Sacred Threads Exhibition: Beyond the Barrier part 2

This is the last post I have for the Beyond the Barrier exhibition, but not the last of my instalments about Sacred Threads. Sixteen quilts comprised this exhibition within an exhibition at the 2009 Sacred Threads exhibition.

All of them were wonderful, especially considering that many of the women who made the quilts for this portion had never quilted before. I can only imagine that obtaining the materials for this project was difficult.

Jami Burn's work certainly has achieved the goal of helping the women express themselves in a way which reaches out and communicates their stories to the world at large.

Lisa Ellis, who is the Webmaster (webmistress???) for Sacred Threads and also put together the CD of the show commented on the first installment I made about Beyond the Barriers. Her comment is as follows: " I hope that this special exhibit will be just the beginning for showing how quilts can be a powerful instrument of healing in our prisons. And for the viewers a new understanding and compassion. I'd love to see quilt guilds adopt their local women's prisons and provide materials, lessons, etc."

I agree whole heartedly. Think about all the places where people are trying to work through things. Battered women's shelters came to mind, but there are other areas as well where working with art quilts would be a fantastic healing tool. Certainly, quilters as a whole tend to be a compassionate lot and we do have an affinity for collecting fabric and tools. Perhaps some of the readers here might look to see what they can start in their communities, or when someone has to downsize their stash, perhaps they could donate it to a group like Jami Burns.

I have to say, of all the quilts in "Beyond the Barriers", this one was the most jaw dropping for me. Tangie Thomas made this quilt entitled "A Mother's Dream Shattered and Broken." The first photograph in this post is the front of the quilt and the image below is the back of the quilt.

Tangie's artist statement says it best and I wouldn't dare say anything more other than the images she created showing CeDanio as well as the lions are phenomenal. I think, and I may be wrong, that the image in the upper right represents her and her anger. The graphic quality as well as her renderings of the images is impressive. She is a true artist and I hope that I will be able to see what else she produces in the future or what she adds to her quilt.

"A mother dreams for her son. From the first moment I knew I was carrying him. The soft whisper in the night, as I would softly speak to him still a fetus in my womb. The music I played, the first time I felt him move inside of me. The birth of my little man.

The journey of growing myself as a parent; with a son, learning that being a single mom that I can not raise a man alone. I do need the help from the village.

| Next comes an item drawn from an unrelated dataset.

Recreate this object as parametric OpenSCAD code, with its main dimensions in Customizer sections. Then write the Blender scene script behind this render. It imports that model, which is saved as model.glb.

From volunteering at daycare to high school, from the football team, where he made the cut and then quit, to the great karate can and undefeated champion. He was always a leader in what he said and did. CeDanio has always been someone who stood up for what he believes in. When he decided to join the army, I know that was something he needed to do. From taking care of his niece and nephew to helping a friend out, no matter what, and always unique, always the "bull", always CeDeno. Always my heart, my soul, my only son.

Now from stopping a fight to fighting for his life. Now with the frontal lbe brain damage, his personality gone, cognitive skills diminished and his sight gone, unable to communicate or even walk. My son, my heart, my soul, my son, my CeDeno. his is one mother's story.

A Personal note from the quilter: I am in my 40's and am serving a nine year sentence. I have three children, one son and two daughters. My quilt is for my son Cedanio who tried to stop two friends from fighting. He was stabbed in the eye and suffered severe brain damage. I am serving my sentence for protecting my daughters from his attacker. My quilt is not finished because Cedanio's life is not finished. There is still hope."

A note on the spelling: In the label copy, her son's name is spelled both CeDanio as well as CeDeno. I have made an exact copy of the text used on the quilt label.

1 comment:

Penny Schine Gold said...

Yes, this quilt stopped me in my tracks when I saw it at the exhibit. Stunning and heartbreaking.